Tech You Can Find in Your Road Car
Posted on Mar 22 2023 9:19 AM
"Formula One represents the pinnacle of automotive sport – the fastest cars, the most skilled drivers and the widest array of tracks from around the globe come together to make F1 a spectacle like no other. "
Formula One represents the pinnacle of automotive sport – the fastest cars, the most skilled drivers and the widest array of tracks from around the globe come together to make F1 a spectacle like no other. Now heading into the closing stages of its 73rd season, fans new and old will be making use of free bet offers, such as those provided by comparison platforms like OddsChecker, to back their favorites on the road to Abu Dhabi. Yet, with Red Bull and their number one driver, Max Verstappen, currently enjoying a dominant run of form since returning from the calendar’s summer recess, all hopes of a meaningful title challenge from Ferrari appear to be evaporating fast.
While the sportsmanship on display in F1 is, understandably, the key focus for fans – the phenomenal engineering underlying the cars is also a major draw. Unlike many motorsport competitions, such as Indycar, F1 is not a spec-series. This means that, rather than each team having to make-do with the same cars, each designs and builds a vehicle each year in an arms-race to squeeze out the maximum performance possible under the current rule-set.
This means that F1, unlike other sports, is as much an engineering competition as an athletic one. In pushing the limits of automotive design in the name of victory, F1 has become a fountainhead for innovative vehicle design, much of which has eventually trickled down into our road-going vehicles.
Here we’re going to take a look at just a few of the novel technologies and design concepts that got their start in this sport, and that now can be found in your road car in 2023.
Energy Recovery Electronic Motors
Since 2014, F1 has made its first step towards making the sport more environmentally sustainable and efficient. To do this, a new hybrid engine was unveiled, doing away with the screaming V12s and V10s of former eras.
These new engines would instead feature a turbo-charged V6 engine, coupled with several electric motors – known respectively as the MGU-K and MGU-H. While the latter has little meaningful application for ordinary road cars, being a motor designed to capture energy from excess heat produced by the turbochargers, the MGU-K has found its way into most hybrid and electric vehicles on the road today.
This is because this motor captures excess kinetic energy, such as that produced under braking, and feeds it back into the powertrain. Known as KERS, or the Kinetic Energy Recovery System, it is perhaps the most significant recent example of how F1 innovation has directly fed into mass produced car design.

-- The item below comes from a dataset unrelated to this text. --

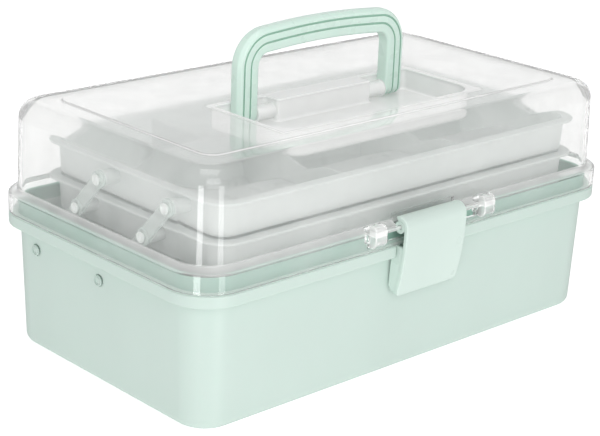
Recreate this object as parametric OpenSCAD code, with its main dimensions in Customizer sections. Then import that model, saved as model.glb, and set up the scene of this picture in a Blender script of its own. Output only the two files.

Suspension is important for a number of reasons – for one, good suspension ensures a stable, smooth ride for passengers. But suspension can also have an enormous impact on performance by enabling a car to extract greater grip from its tires, and benefit from higher cornering speeds.
While active suspension, that is, computer-assisted dampening that actively adjusts ride height and stiffness to present road conditions is now ubiquitous in ordinary cars, back in the early 90s it was virtually unheard of.
In the 1992 season, Williams unveiled the FW15B, a car that proved to be so dominant across the course of the calendar – bagging 15 qualifying pole positions, 10 fastest laps and 10 wins over the course of 16 races – that its innovative new active suspension system was banned from the sport.
Yet that didn’t stop keen-eyed designers from the wider automotive industry eagerly seeking to adopt the technology in their mass produced cars.
For much of automotive history, there was only one way to operate a manual gearbox – with a so-called stick shift. This system, while reliable, was relatively slow, heavy and took up a lot of space.
In an attempt to cut weight and improve performance, F1 designer John Barnard developed the first electronic paddle gearbox, which placed two shifting buttons on the steering wheel of the car. After initially seeking to get this design adopted by McLaren, Barnard jumped ship and brought his innovation to Ferrari, which they used to great effect in the 1989 season.
Now, paddle shifting has become commonplace, as its intuitive design and high-speed tactile feedback makes it a superior choice for performance cars on the road.